I'm running STRUCTURE v 2.3.4 on an HPC cluster. I've run it successfully many times before, but I've run into a recurring problem that I can't fix.
I used StrAuto to set up command lists in order to run replicates and send the outputs to specific directories, and I have run scripts that look like this:
#!/bin/sh
## 2024-08-21
## using: Humber_PGDstr_fixed, under admixture model where alpha is allowed to vary
## burnin = 1,000,000
## iterations = 500,000
#SBATCH --account=<name>
#SBATCH --time=28-00:00:00
#SBATCH --nodes=1
#SBATCH --mem=8000
#SBATCH --ntasks-per-node=1
module load StdEnv/2020
module load gcc/9.3.0
module load nixpkgs/16.09
module load python/2.7.14
module load intel/2018.3
module load structure/2.3.4
set -eu
cat commands_run01 | parallel -j 8
mv k1 k2 k3 k4 k5 k6 k7 k8 k9 k10 results_f/
mkdir harvester_input
cp results_f/k*/*_f harvester_input
echo 'Your structure run has finished.'
# Run structureHarvester
./structureHarvester.py --dir harvester_input --out harvester --evanno --clumpp
echo 'structureHarvester run has finished.'
#Clean up harvester input files.
zip Humber_PGDstr_fixed_Harvester_Upload.zip harvester_input/*
mv Humber_PGDstr_fixed_Harvester_Upload.zip harvester/
rm -rf harvester_input
Most of the time (but not always) the runs fail at about ~15 days in, with the slurm output reporting: Segmentation fault (core dumped). When I check with seff
, it returns:
ยง Checking seff for this job:
Job ID: 44471783
Cluster: <name>
User/Group: <name>
State: FAILED (exit code 10)
Cores: 1
CPU Utilized: 15-11:51:11
CPU Efficiency: 99.49% of 15-13:46:12 core-walltime
Job Wall-clock time: 15-13:46:12
Memory Utilized: 136.53 MB
Memory Efficiency: 1.71% of 7.81 GB
I've looked around for what "exit code 10" means for slurm, but I can't find anything beyond "some error".
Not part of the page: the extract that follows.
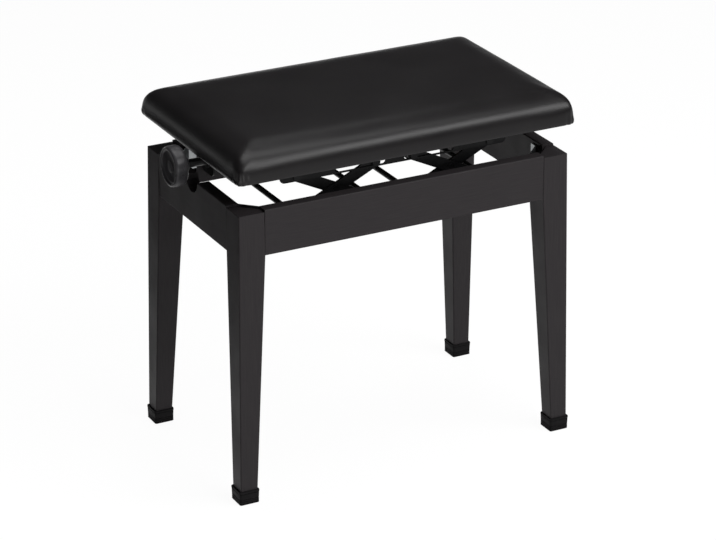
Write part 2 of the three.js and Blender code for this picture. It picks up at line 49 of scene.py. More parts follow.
view_aim = Vector((0.0020, 0, 0.2372))
view_back = Vector((
    math.sin(view_azimuth) * math.cos(view_elevation),
    -math.cos(view_azimuth) * math.cos(view_elevation),
    math.sin(view_elevation),
))
camera_data = bpy.data.cameras.new("camera")
camera_data.sensor_fit = "HORIZONTAL"
camera_data.sensor_width = 36
camera_data.lens = 148.58
camera_data.clip_end = 50
camera = bpy.data.objects.new("camera", camera_data)
camera.location = view_aim + view_distance * view_back
camera.rotation_euler = view_back.to_track_quat("Z", "Y").to_euler()
bpy.context.collection.objects.link(camera)
bpy.context.scene.camera = camera


# Legs: four square beech legs, tapered on their inner faces, primed and sprayed
# with satin black lacquer. The grain runs up the leg and only just shows through.
mm = 0.001


def linear(code):
    """An sRGB hex value as the linear colour that a shader takes."""
    channels = [int(code[i:i + 2], 16) / 255 for i in (1, 3, 5)]
    values = [c / 12.92 if c <= 0.04045 else ((c + 0.055) / 1.055) ** 2.4 for c in channels]
    return (*values, 1)


def fill_in(tree, node, inputs):
    """Gives a node's inputs their values or their links."""
    for key, value in inputs.items():
        if isinstance(value, bpy.types.NodeSocket):
            tree.links.new(value, node.inputs[key])
        else:
            node.inputs[key].default_value = value
    return node


def add_node(tree, kind, settings=None, inputs=None):
    """One node with its settings, and its inputs as values or as links."""
    node = tree.nodes.new(kind)
    for name, value in (settings or {}).items():
        setattr(node, name, value)
    return fill_in(tree, node, inputs or {})


def new_material(name):
    """A material with its tree and its main shader."""
    material = bpy.data.materials.new(name)
    material.use_nodes = True
    tree = material.node_tree
    return material, tree, tree.nodes["Principled BSDF"]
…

I'm guessing that this is likely a memory problem at the writing step, but I can't figure out what part of my instructions are incorrect, and why it fails sometimes but not always (given that all my run scripts are functionally the same).
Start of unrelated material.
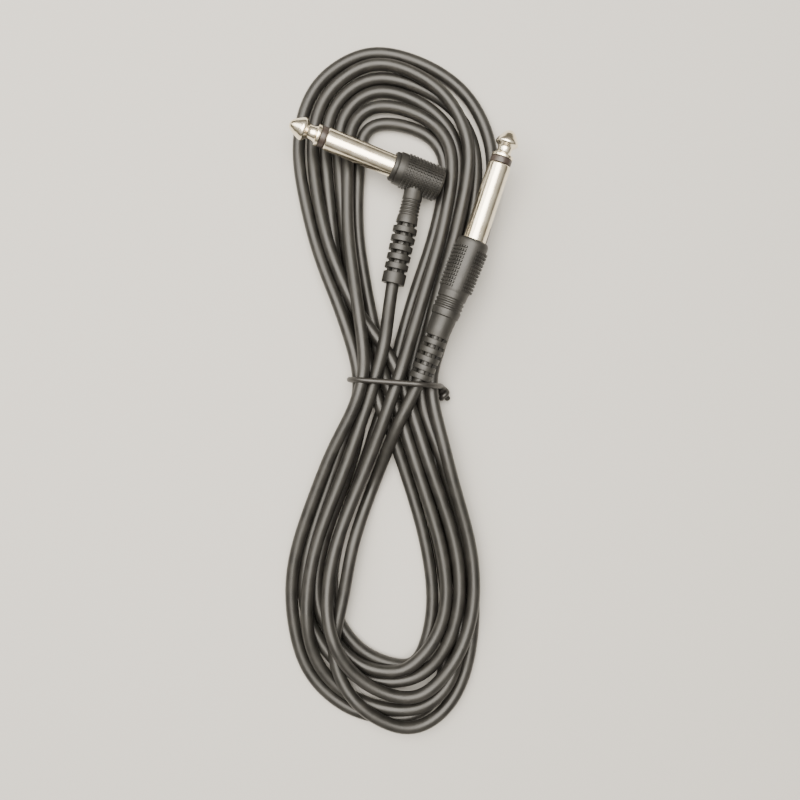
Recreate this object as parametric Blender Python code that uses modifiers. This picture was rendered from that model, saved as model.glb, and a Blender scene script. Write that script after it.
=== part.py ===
"""Instrument cable in a tied hank, with a straight and a right-angle 6.35 mm plug.

The hank lies on the plane z = 0 with its length along Y. Lengths are in millimetres
until they reach Blender, which gets metres. A plug's pieces are built in its own frame:
the origin is where the barrel meets the moulded handle, and +Z runs back from the tip.
"""
import math

import bmesh
import bpy
from mathutils import Matrix, Vector

MM = 0.001
MERGE = 0.00001
GAP = 0.3

# Cord and hank
CORD_R = 1.8
HANK_HEIGHT = 7.2
HANK_OUTLINE = [
    (-12.1, 1.3), (-14.6, 10.8), (-25.8, 45.6), (-30.5, 67.9), (-29.1, 77.9), (-21.5, 93.1),
    (-6.0, 98.8), (7.8, 95.1), (23.8, 83.1), (28.5, 68.2), (25.8, 45.6), (15.2, 16.5),
    (10.3, 0.5), (14.3, -17.8), (18.6, -32.1), (23.3, -57.9), (21.1, -76.4), (5.5, -98.3),
    (-6.8, -96.2), (-20.5, -91.0), (-28.8, -79.3), (-32.4, -60.7), (-24.1, -28.4), (-16.2, -6.4),
]
UPPER_EYE = [
    (-3.7, 12.0), (-8.0, 25.0), (-10.5, 39.3), (-12.0, 53.6), (-12.0, 67.9), (-8.6, 75.2),
    (0.0, 77.8), (10.9, 71.6), (14.9, 63.0), (13.4, 53.6), (10.0, 42.2), (6.0, 30.8), (1.5, 19.0),
]
LOWER_EYE = [
    (0.9, -17.0), (4.6, -26.4), (6.9, -45.0), (8.3, -57.9), (6.4, -72.1), (-3.4, -78.7),
    (-11.7, -75.0), (-14.7, -63.6), (-10.2, -40.4), (-5.7, -28.4),
]

# Plug contact: radii, and the stations behind the tip, which are stretched on one plug
SLEEVE_R = 3.175
NECK_R = 2.0
ROD_R = 0.95
TIP_CONE = 3.5
COLLAR = (6.9, 7.8)
BAND = 1.5
ANGLE_STRETCH = 1.12

# Straight plug: where its barrel meets the handle, its tip and the end of its boot
STRAIGHT_SHOULDER = Vector((20.7, 40.2, 13.3))
STRAIGHT_TIP = Vector((30.6, 69.8, 14.9))
STRAIGHT_BOOT_END = Vector((6.0, 2.7, 10.9))
STRAIGHT_REACH = 31.3
STRAIGHT_LENGTH = 40.8
STRAIGHT_BOOT = 28.2

# Right-angle plug: the same for its straight axis, and where its neck leaves the head
ANGLE_SHOULDER = Vector((-1.9, 62.1, 8.6))
ANGLE_TIP = Vector((-29.4, 71.7, 15.0))
ANGLE_REACH = 30.2
HEAD_LENGTH = 14.8
HEAD_R = 5.0
NECK_STATION = 7.7
NECK_END = Vector((-1.8, 29.0, 6.6))
NECK_LENGTH = 31.2
NECK_BOOT = 13.9

# Pieces inside both mouldings, as stations behind the shoulder
FLANGE_R = 3.55
FLANGE = (1.4, 2.4)
SHELL_R = 3.0
ROD_END = 4.6

# Wire tie, as (x, z) round the waist
TIE_R = 0.8
TIE_ROUTE = [
    (10.5, 1.0), (4.0, 0.9), (-4.0, 0.9), (-11.2, 0.9), (-13.5, 2.3), (-14.0, 5.8),
    (-13.1, 9.4), (-10.4, 11.6), (-5.0, 12.3), (0.8, 12.9), (5.6, 13.5), (9.3, 11.2), (11.4, 7.8),
    (11.9, 5.0),
]
TIE_Y = 1.2
TIE_SLANT = -0.075

MATERIALS = {
    "nickel": ((0.86, 0.80, 0.66), 0.18, 1.0),
    "black_pvc": ((0.028, 0.026, 0.023), 0.45, 0.0),
    "cord_jacket": ((0.025, 0.023, 0.02), 0.38, 0.0),
    "black_insulator": ((0.03, 0.028, 0.026), 0.4, 0.0),
    "clear_insulator": ((0.78, 0.76, 0.70), 0.4, 0.0),
    "tie_coating": ((0.03, 0.028, 0.025), 0.5, 0.0),
    "copper": ((0.72, 0.42, 0.26), 0.35, 1.0),
}


def new_collection(name):
    collection = bpy.data.collections.get(name) or bpy.data.collections.new(name)
    if name not in bpy.context.scene.collection.children:
        bpy.context.scene.collection.children.link(collection)
    return collection


def make_materials():
    for name, (colour, roughness, metallic) in MATERIALS.items():
        made = bpy.data.materials.new(name)
        made.use_nodes = True
        shader = made.node_tree.nodes["Principled BSDF"]
        shader.inputs["Base Color"].default_value = (*colour, 1.0)
        shader.inputs["Roughness"].default_value = roughness
        shader.inputs["Metallic"].default_value = metallic
        made.diffuse_color = (*colour, 1.0)


def place(name, data, parent, material):
    """Add a named object to the parts; with no material it is a cutter."""
    made = bpy.data.objects.new(name, data)
    made.parent = parent
    if material:
        PARTS.objects.link(made)
        data.materials.append(bpy.data.materials[material])
    else:
        CUTTERS.objects.link(made)
        made.hide_render = True
        made.display_type = "WIRE"
    return made


def frame_empty(name, origin, z_axis, x_hint):
    """An empty at origin whose Z is z_axis and whose X is as near x_hint as it can be."""
    z = z_axis.normalized()
    x = (x_hint - z * x_hint.dot(z)).normalized()
    y = z.cross(x)
    made = bpy.data.objects.new(name, None)
    made.location = origin * MM
    made.rotation_euler = Matrix((x, y, z)).transposed().to_euler()
    PARTS.objects.link(made)
    return made


def turned(name, parent, material, outer, bore=None, segments=24):
    """Turn a profile round Z: (station, radius) pairs from front to back, with a bore or solid."""
    if bore:
        profile = outer[::-1] + bore
    else:
        profile = [(outer[-1][0], 0.0)] + outer[::-1] + [(outer[0][0], 0.0)]
    points = [(radius * MM, 0.0, station * MM) for station, radius in profile]
    edges = [(i, i + 1) for i in range(len(points) - 1)]
    if bore:
        edges.append((len(points) - 1, 0))
    mesh = bpy.data.meshes.new(name)
    mesh.from_pydata(points, edges, [])
    made = place(name, mesh, parent, material)
    screw = made.modifiers.new("turn", "SCREW")
    screw.steps = segments
    screw.render_steps = segments
    screw.use_merge_vertices = True
    screw.merge_threshold = MERGE
    screw.use_smooth_shade = True
    return made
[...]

Any ideas on what is going wrong here?
Have you looked at the logs for STRUCTURE. It appears that the jobs are failing because of an error there.
Since you are using a job scheduler why are you using
parallel
? Looks like you are only using a single node but not specifying how many CPU cores? How many are you allowed to use by default?Thanks for your reply. Yes I checked the logs for STRUCTURE, there are no errors there, it just stops writing at some point.
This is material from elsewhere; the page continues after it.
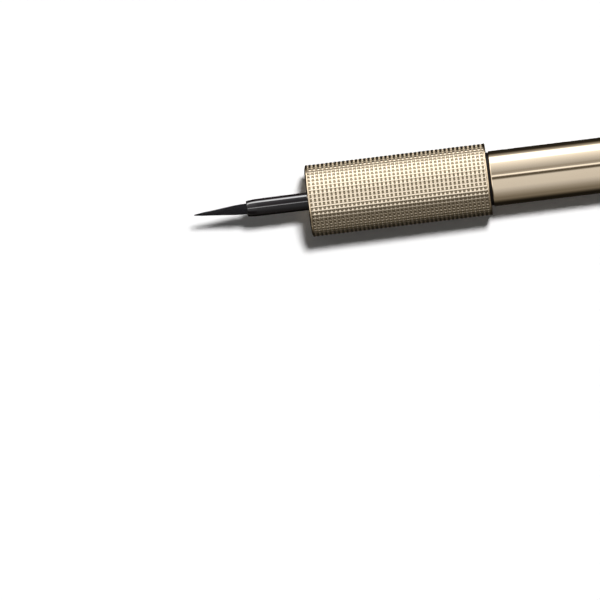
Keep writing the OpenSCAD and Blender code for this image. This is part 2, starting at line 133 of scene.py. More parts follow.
# Studio. Polished metal shows what stands round it, so glossy rays see a softly
# lit studio that runs along the pen: a low softbox behind it, its glow overhead
# with one thin lamp tube and the gap beside it, and a darker near side. Towards
# the pen's two ends it is brighter, and straight past them it is one even level.
# Angles are from straight up, positive towards the near side.
STUDIO_EDGE = 100
BRIGHTEST = 4
WARM_BELOW = 0.6
WARM_LOSSES = 0, 0.14, 0.36
side_levels = [
    (-100, 2.5), (-95, 4.0), (-76, 4.0), (-70, 2.6), (-65, 1.45), (-53.5, 1.15),
    (-40.5, 0.85), (-27, 0.58), (-21, 0.42), (-13.5, 0.55), (-11.5, 1.6), (-7.5, 1.5),
    (-5.5, 0.27), (-3, 0.13), (2.5, 0.13), (5.5, 0.5), (8.5, 0.92), (43, 0.86),
    (56.5, 0.66), (70, 0.45), (86, 0.28), (98, 0.20),
]
end_levels = [
    (-100, 0.4), (-85, 0.6), (-75, 2.0), (-45, 2.1), (-32, 1.5), (-20, 1.25),
    (-6, 1.1), (8, 1.35), (22, 1.6), (31, 1.3), (40, 0.65), (50, 0.25), (62, 0.1),
    (75, 0.1), (90, 0.12),
]
END_LEVEL = 0.75
AMBIENT = 0.088
# How far a direction leans along the pen, as a sine, where the end levels set in
# and are full, and where the even end level does
LEANING = 0.03, 0.14
STRAIGHT_PAST = 0.985, 0.999

world = bpy.context.scene.world or bpy.data.worlds.new("studio")
bpy.context.scene.world = world
world.use_nodes = True
tree = world.node_tree
tree.nodes.clear()
direction = add(tree, "TexCoord").outputs["Generated"]
parts = add(tree, "SeparateXYZ", {"Vector": direction}).outputs
towards = add(
    tree, "Math", {0: parts["Y"], 1: -1.0}, operation="MULTIPLY"
).outputs[0]
angle = add(tree, "Math", {0: towards, 1: parts["Z"]}, operation="ARCTAN2")
place = add(
    tree,
    "MapRange",
    {
        "Value": angle.outputs[0],
        "From Min": math.radians(-STUDIO_EDGE),
        "From Max": math.radians(STUDIO_EDGE),
    },
)
ramps = []
for levels in (side_levels, end_levels):
    ramp = add(tree, "ValToRGB", {"Fac": place.outputs[0]})
    set_stops(
        ramp.color_ramp,
        [
            ((degrees + STUDIO_EDGE) / (2 * STUDIO_EDGE), lamp_colour(level))
            for degrees, level in levels
        ],
    )
    ramps.append(ramp.outputs[0])
along = add(tree, "Math", {0: parts["X"]}, operation="ABSOLUTE")
endwards = add(
    tree,
    "MapRange",
    {"Value": along.outputs[0], "From Min": LEANING[0], "From Max": LEANING[1]},
    interpolation_type="SMOOTHSTEP",
)
across_pen = add(
    tree,
    "Mix",
    {0: endwards.outputs[0], 6: ramps[0], 7: ramps[1]},
    data_type="RGBA",
)
past_end = add(
    tree,
    "MapRange",
    {
        "Value": along.outputs[0],
        "From Min": STRAIGHT_PAST[0],
        "From Max": STRAIGHT_PAST[1],
    },
    interpolation_type="SMOOTHSTEP",
)
studio = add(
    tree,
    "Mix",
    {0: past_end.outputs[0], 6: across_pen.outputs[2], 7: lamp_colour(END_LEVEL)},
    data_type="RGBA",
)
glossy_sky = add(
    tree, "Background", {"Color": studio.outputs[2], "Strength": BRIGHTEST}
)
plain_sky = add(tree, "Background", {"Color": grey(1), "Strength": AMBIENT})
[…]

I'm using parallel because we have so many replicates to run, it is generally more efficient (I have also set up the scripts using StrAuto, a helper tool that automatically sets things to run in parallel.
I tried specifying the number of cores before but I must've been doing it incorrectly, it failed within a couple days. I'm not sure if there is a default, but I know I can request a 48-core node for for big jobs. It's a bit of a dance because asking for a lot (e.g., a whole node) can tank my research group's scheduling priority.
Any ideas on how to more efficiently ask for the memory in the scheduling? I'm guessing that's the issue ...
I doubt that a proper job scheduler is going to be more efficient at running jobs than including parallel in the mix.
It feels like there is some interaction between SLURM/parallel/STRUCTURE that is causing the problems you are having.
Based on this it would appear that memory is not the issue but again I am not sure how
parallel
is figuring in this mix.